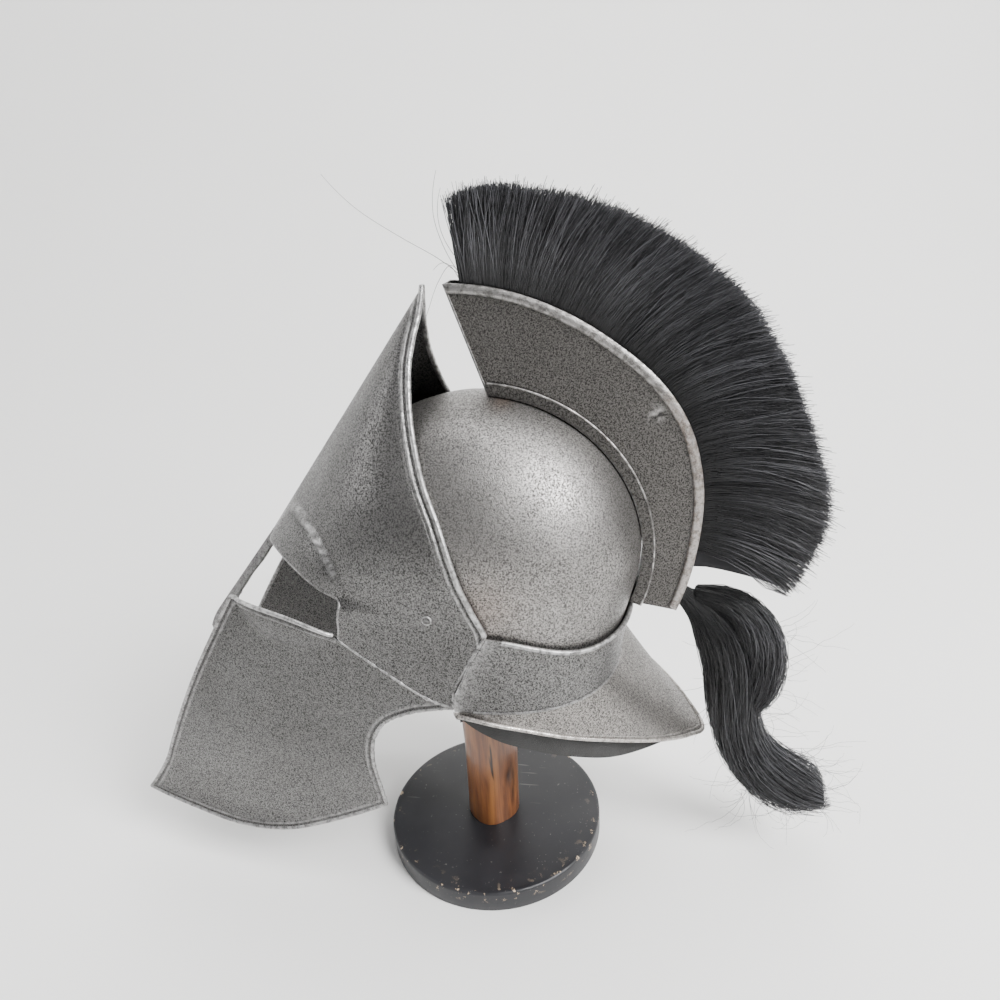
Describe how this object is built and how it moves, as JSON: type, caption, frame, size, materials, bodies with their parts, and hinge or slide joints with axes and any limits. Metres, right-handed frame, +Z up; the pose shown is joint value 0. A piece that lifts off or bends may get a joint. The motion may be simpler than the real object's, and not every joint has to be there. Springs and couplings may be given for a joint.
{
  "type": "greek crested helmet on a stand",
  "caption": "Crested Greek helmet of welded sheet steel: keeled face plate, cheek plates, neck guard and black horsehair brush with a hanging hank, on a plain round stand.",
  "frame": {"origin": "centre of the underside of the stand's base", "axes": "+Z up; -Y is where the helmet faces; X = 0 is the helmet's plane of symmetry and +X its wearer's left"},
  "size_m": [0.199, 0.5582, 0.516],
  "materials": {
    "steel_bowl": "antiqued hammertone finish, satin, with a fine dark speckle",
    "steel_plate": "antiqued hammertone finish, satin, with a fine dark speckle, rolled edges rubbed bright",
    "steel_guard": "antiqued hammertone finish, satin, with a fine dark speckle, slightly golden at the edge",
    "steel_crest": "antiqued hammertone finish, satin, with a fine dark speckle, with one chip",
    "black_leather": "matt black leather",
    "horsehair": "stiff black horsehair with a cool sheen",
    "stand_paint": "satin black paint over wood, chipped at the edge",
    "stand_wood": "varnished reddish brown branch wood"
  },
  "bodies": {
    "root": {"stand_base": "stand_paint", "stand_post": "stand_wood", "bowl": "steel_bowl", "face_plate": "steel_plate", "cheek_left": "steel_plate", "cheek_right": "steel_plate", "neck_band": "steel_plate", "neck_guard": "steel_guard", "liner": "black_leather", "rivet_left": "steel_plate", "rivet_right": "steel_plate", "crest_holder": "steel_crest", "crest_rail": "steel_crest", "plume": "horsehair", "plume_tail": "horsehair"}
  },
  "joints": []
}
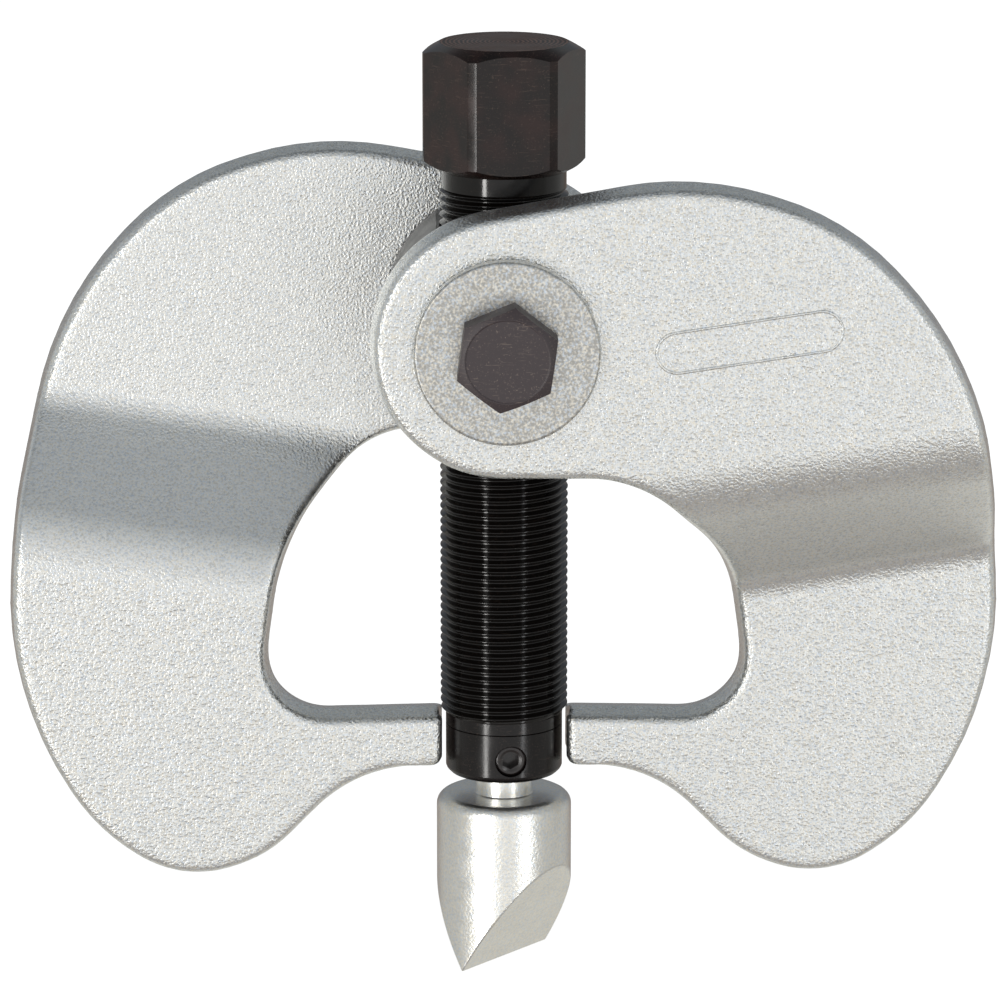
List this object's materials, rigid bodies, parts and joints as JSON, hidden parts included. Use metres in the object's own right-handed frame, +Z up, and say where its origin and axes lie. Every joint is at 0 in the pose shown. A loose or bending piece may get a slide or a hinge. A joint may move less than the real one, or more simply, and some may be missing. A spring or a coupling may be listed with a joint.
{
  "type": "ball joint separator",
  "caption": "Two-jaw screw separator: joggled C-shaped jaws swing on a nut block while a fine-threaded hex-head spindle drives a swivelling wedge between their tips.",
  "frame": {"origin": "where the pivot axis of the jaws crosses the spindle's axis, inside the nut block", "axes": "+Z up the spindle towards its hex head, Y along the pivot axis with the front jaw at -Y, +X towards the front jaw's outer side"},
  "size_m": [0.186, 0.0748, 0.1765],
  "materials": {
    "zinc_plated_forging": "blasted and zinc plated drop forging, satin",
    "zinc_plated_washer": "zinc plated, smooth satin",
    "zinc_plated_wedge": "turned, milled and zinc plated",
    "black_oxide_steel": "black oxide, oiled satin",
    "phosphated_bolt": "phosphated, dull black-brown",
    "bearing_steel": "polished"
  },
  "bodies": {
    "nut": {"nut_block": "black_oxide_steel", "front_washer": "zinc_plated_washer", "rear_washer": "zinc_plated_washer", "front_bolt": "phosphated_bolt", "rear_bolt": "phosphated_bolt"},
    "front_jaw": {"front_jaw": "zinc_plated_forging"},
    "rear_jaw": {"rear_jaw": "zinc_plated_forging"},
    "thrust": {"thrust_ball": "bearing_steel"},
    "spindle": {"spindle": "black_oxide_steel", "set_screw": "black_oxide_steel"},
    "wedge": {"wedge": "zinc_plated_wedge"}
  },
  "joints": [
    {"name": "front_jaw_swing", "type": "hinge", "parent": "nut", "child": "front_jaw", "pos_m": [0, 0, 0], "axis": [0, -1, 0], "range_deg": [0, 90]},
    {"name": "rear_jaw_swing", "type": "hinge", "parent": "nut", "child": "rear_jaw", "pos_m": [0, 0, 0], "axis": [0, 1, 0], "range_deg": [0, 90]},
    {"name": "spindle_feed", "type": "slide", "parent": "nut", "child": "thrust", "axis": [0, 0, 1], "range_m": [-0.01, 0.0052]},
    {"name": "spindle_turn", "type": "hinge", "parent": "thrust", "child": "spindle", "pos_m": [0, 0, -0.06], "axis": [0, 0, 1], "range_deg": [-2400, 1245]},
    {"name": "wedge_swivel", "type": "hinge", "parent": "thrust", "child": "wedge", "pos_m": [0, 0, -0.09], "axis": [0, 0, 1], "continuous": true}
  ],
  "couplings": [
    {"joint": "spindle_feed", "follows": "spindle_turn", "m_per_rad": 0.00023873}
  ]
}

_ _ _ _

- **Work instructions**
Restate the listing above word for word.

- **Written solution**
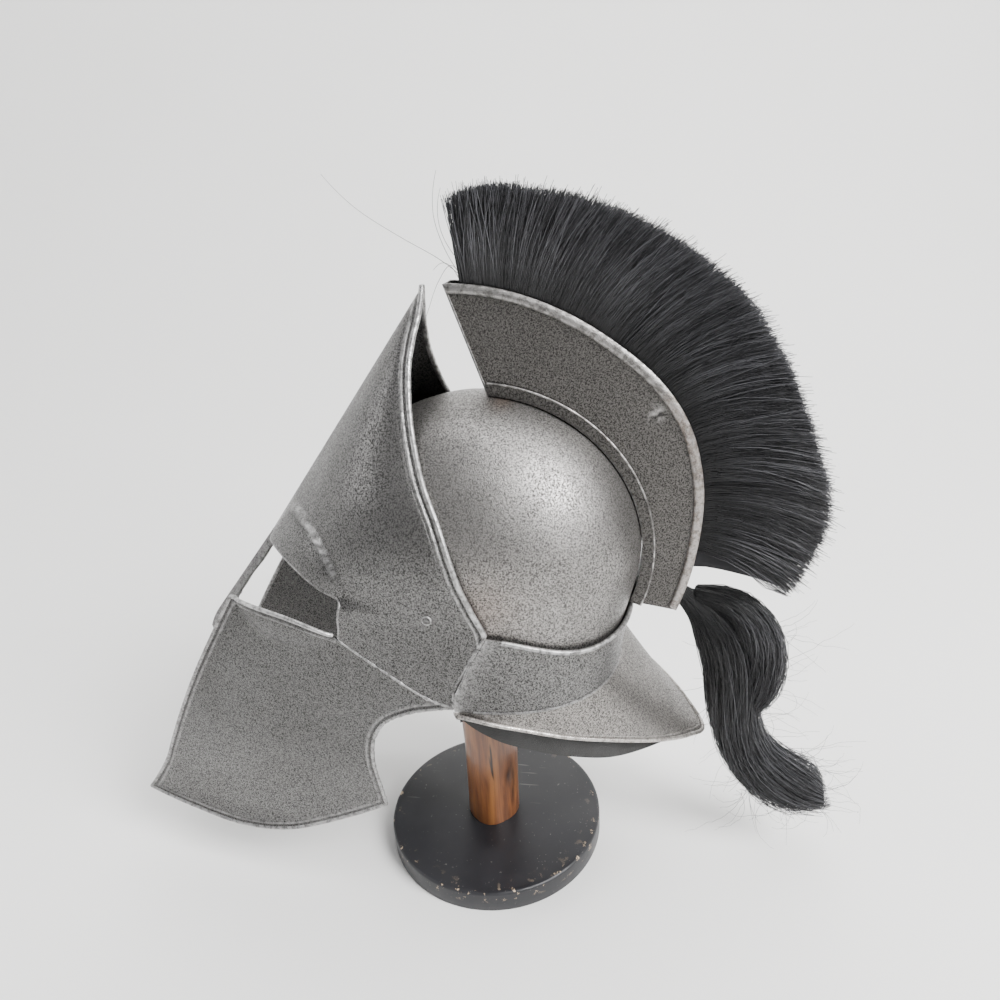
Describe how this object is built and how it moves, as JSON: type, caption, frame, size, materials, bodies with their parts, and hinge or slide joints with axes and any limits. Metres, right-handed frame, +Z up; the pose shown is joint value 0. A piece that lifts off or bends may get a joint. The motion may be simpler than the real object's, and not every joint has to be there. Springs and couplings may be given for a joint.
{
  "type": "greek crested helmet on a stand",
  "caption": "Crested Greek helmet of welded sheet steel: keeled face plate, cheek plates, neck guard and black horsehair brush with a hanging hank, on a plain round stand.",
  "frame": {"origin": "centre of the underside of the stand's base", "axes": "+Z up; -Y is where the helmet faces; X = 0 is the helmet's plane of symmetry and +X its wearer's left"},
  "size_m": [0.199, 0.5582, 0.516],
  "materials": {
    "steel_bowl": "antiqued hammertone finish, satin, with a fine dark speckle",
    "steel_plate": "antiqued hammertone finish, satin, with a fine dark speckle, rolled edges rubbed bright",
    "steel_guard": "antiqued hammertone finish, satin, with a fine dark speckle, slightly golden at the edge",
    "steel_crest": "antiqued hammertone finish, satin, with a fine dark speckle, with one chip",
    "black_leather": "matt black leather",
    "horsehair": "stiff black horsehair with a cool sheen",
    "stand_paint": "satin black paint over wood, chipped at the edge",
    "stand_wood": "varnished reddish brown branch wood"
  },
  "bodies": {
    "root": {"stand_base": "stand_paint", "stand_post": "stand_wood", "bowl": "steel_bowl", "face_plate": "steel_plate", "cheek_left": "steel_plate", "cheek_right": "steel_plate", "neck_band": "steel_plate", "neck_guard": "steel_guard", "liner": "black_leather", "rivet_left": "steel_plate", "rivet_right": "steel_plate", "crest_holder": "steel_crest", "crest_rail": "steel_crest", "plume": "horsehair", "plume_tail": "horsehair"}
  },
  "joints": []
}
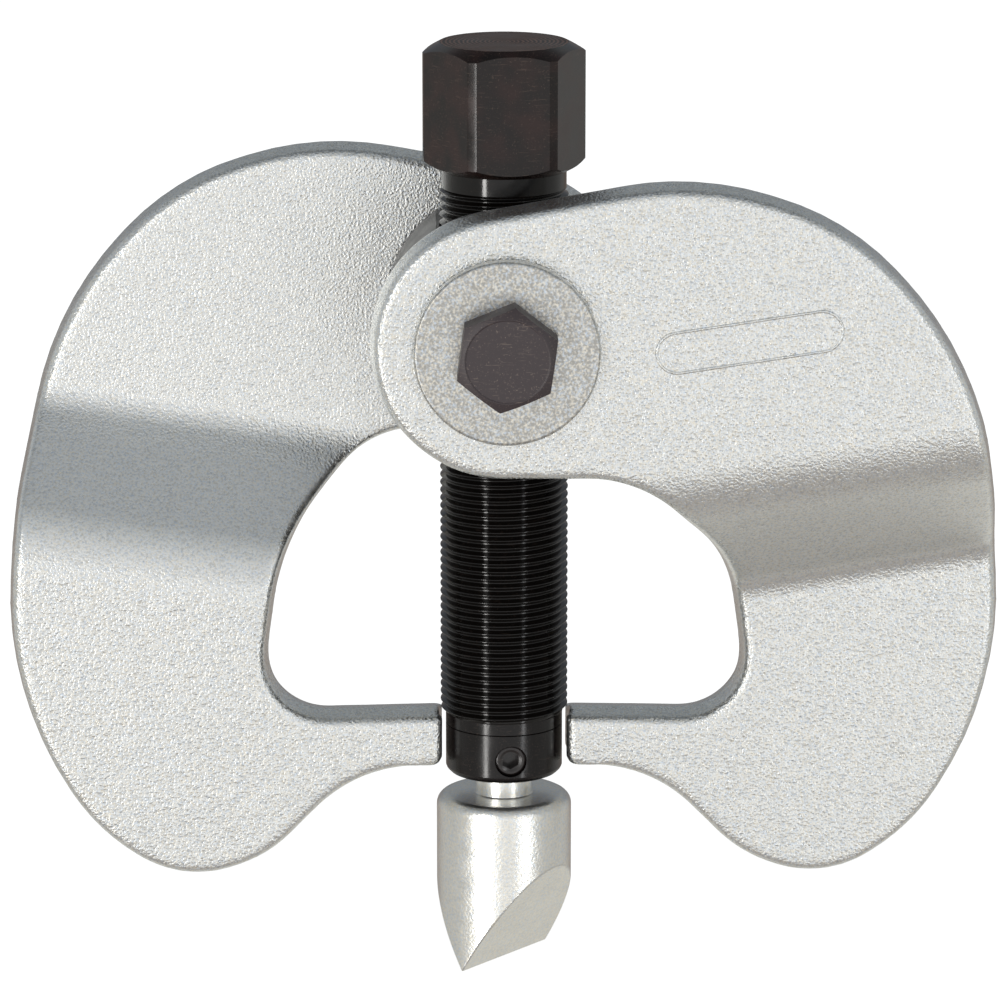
List this object's materials, rigid bodies, parts and joints as JSON, hidden parts included. Use metres in the object's own right-handed frame, +Z up, and say where its origin and axes lie. Every joint is at 0 in the pose shown. A loose or bending piece may get a slide or a hinge. A joint may move less than the real one, or more simply, and some may be missing. A spring or a coupling may be listed with a joint.
{
  "type": "ball joint separator",
  "caption": "Two-jaw screw separator: joggled C-shaped jaws swing on a nut block while a fine-threaded hex-head spindle drives a swivelling wedge between their tips.",
  "frame": {"origin": "where the pivot axis of the jaws crosses the spindle's axis, inside the nut block", "axes": "+Z up the spindle towards its hex head, Y along the pivot axis with the front jaw at -Y, +X towards the front jaw's outer side"},
  "size_m": [0.186, 0.0748, 0.1765],
  "materials": {
    "zinc_plated_forging": "blasted and zinc plated drop forging, satin",
    "zinc_plated_washer": "zinc plated, smooth satin",
    "zinc_plated_wedge": "turned, milled and zinc plated",
    "black_oxide_steel": "black oxide, oiled satin",
    "phosphated_bolt": "phosphated, dull black-brown",
    "bearing_steel": "polished"
  },
  "bodies": {
    "nut": {"nut_block": "black_oxide_steel", "front_washer": "zinc_plated_washer", "rear_washer": "zinc_plated_washer", "front_bolt": "phosphated_bolt", "rear_bolt": "phosphated_bolt"},
    "front_jaw": {"front_jaw": "zinc_plated_forging"},
    "rear_jaw": {"rear_jaw": "zinc_plated_forging"},
    "thrust": {"thrust_ball": "bearing_steel"},
    "spindle": {"spindle": "black_oxide_steel", "set_screw": "black_oxide_steel"},
    "wedge": {"wedge": "zinc_plated_wedge"}
  },
  "joints": [
    {"name": "front_jaw_swing", "type": "hinge", "parent": "nut", "child": "front_jaw", "pos_m": [0, 0, 0], "axis": [0, -1, 0], "range_deg": [0, 90]},
    {"name": "rear_jaw_swing", "type": "hinge", "parent": "nut", "child": "rear_jaw", "pos_m": [0, 0, 0], "axis": [0, 1, 0], "range_deg": [0, 90]},
    {"name": "spindle_feed", "type": "slide", "parent": "nut", "child": "thrust", "axis": [0, 0, 1], "range_m": [-0.01, 0.0052]},
    {"name": "spindle_turn", "type": "hinge", "parent": "thrust", "child": "spindle", "pos_m": [0, 0, -0.06], "axis": [0, 0, 1], "range_deg": [-2400, 1245]},
    {"name": "wedge_swivel", "type": "hinge", "parent": "thrust", "child": "wedge", "pos_m": [0, 0, -0.09], "axis": [0, 0, 1], "continuous": true}
  ],
  "couplings": [
    {"joint": "spindle_feed", "follows": "spindle_turn", "m_per_rad": 0.00023873}
  ]
}